WHAT IS ASKED:
Quote every line from the top of the listing down to and including the line that contains "from math import sqrt".

INFORMATION PROVIDED:
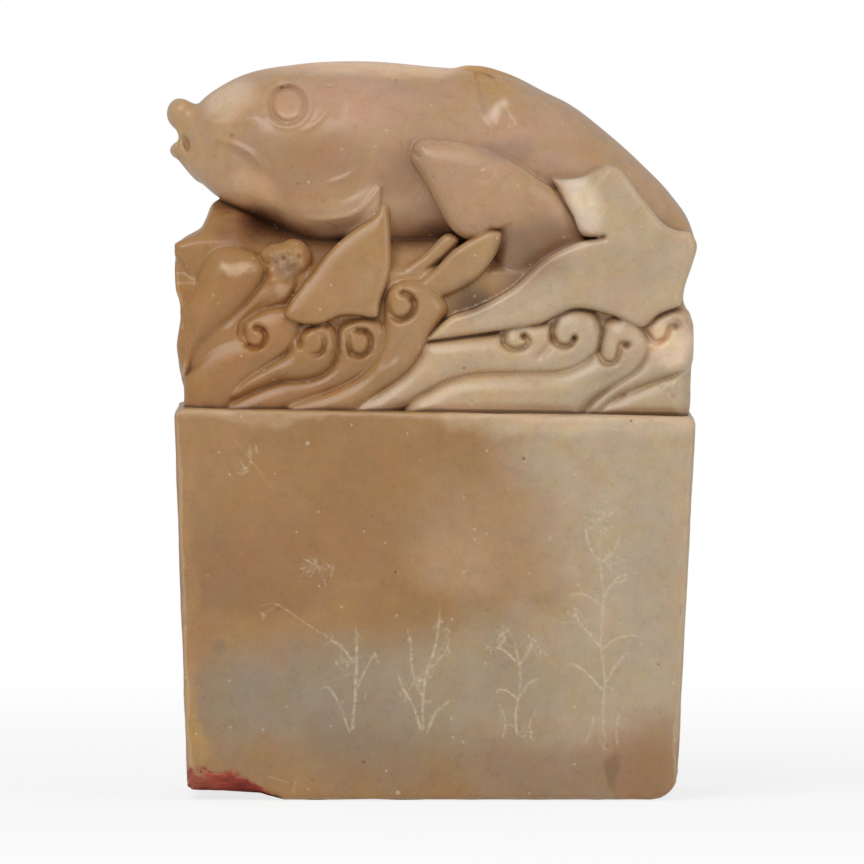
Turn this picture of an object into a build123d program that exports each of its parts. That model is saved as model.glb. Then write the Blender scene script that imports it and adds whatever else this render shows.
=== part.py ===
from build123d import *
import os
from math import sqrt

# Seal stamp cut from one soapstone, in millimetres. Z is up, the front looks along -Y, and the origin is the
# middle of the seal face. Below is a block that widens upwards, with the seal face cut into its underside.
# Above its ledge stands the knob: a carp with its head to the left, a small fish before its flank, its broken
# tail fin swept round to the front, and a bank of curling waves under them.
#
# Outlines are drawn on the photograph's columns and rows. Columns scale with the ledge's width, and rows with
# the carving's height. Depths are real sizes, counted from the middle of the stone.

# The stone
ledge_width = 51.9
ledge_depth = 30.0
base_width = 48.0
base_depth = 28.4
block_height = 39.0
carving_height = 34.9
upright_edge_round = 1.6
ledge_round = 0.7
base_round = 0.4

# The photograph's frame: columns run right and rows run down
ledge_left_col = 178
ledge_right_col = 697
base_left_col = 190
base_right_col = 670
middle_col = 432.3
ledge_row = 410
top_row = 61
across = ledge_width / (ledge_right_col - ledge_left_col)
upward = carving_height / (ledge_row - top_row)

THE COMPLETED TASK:
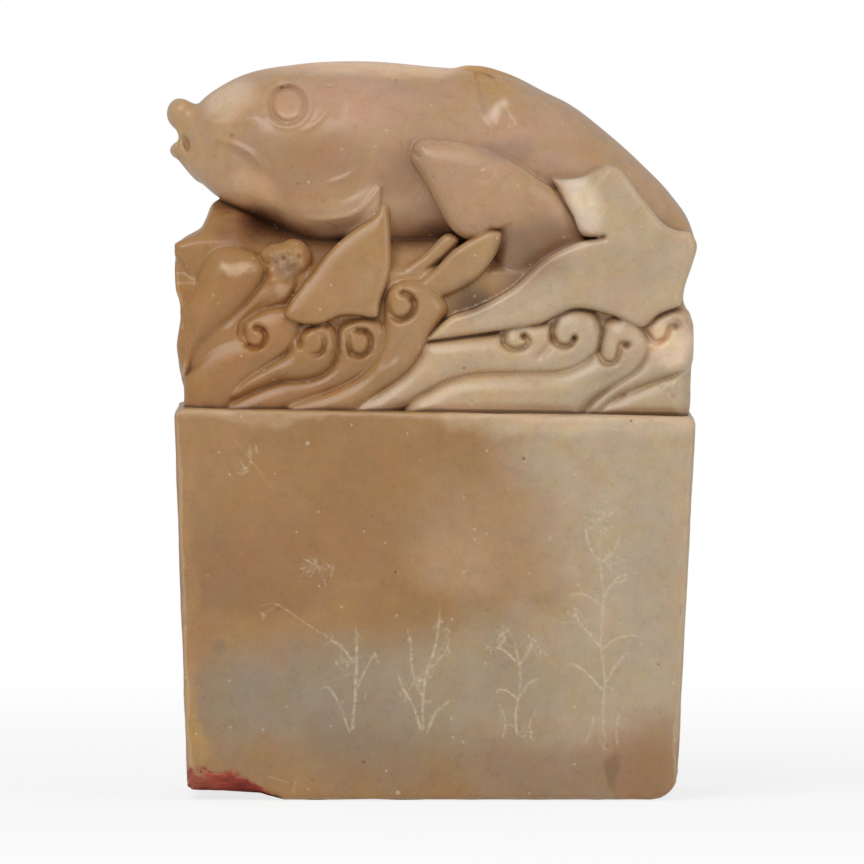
Turn this picture of an object into a build123d program that exports each of its parts. That model is saved as model.glb. Then write the Blender scene script that imports it and adds whatever else this render shows.
=== part.py ===
from build123d import *
import os
from math import sqrt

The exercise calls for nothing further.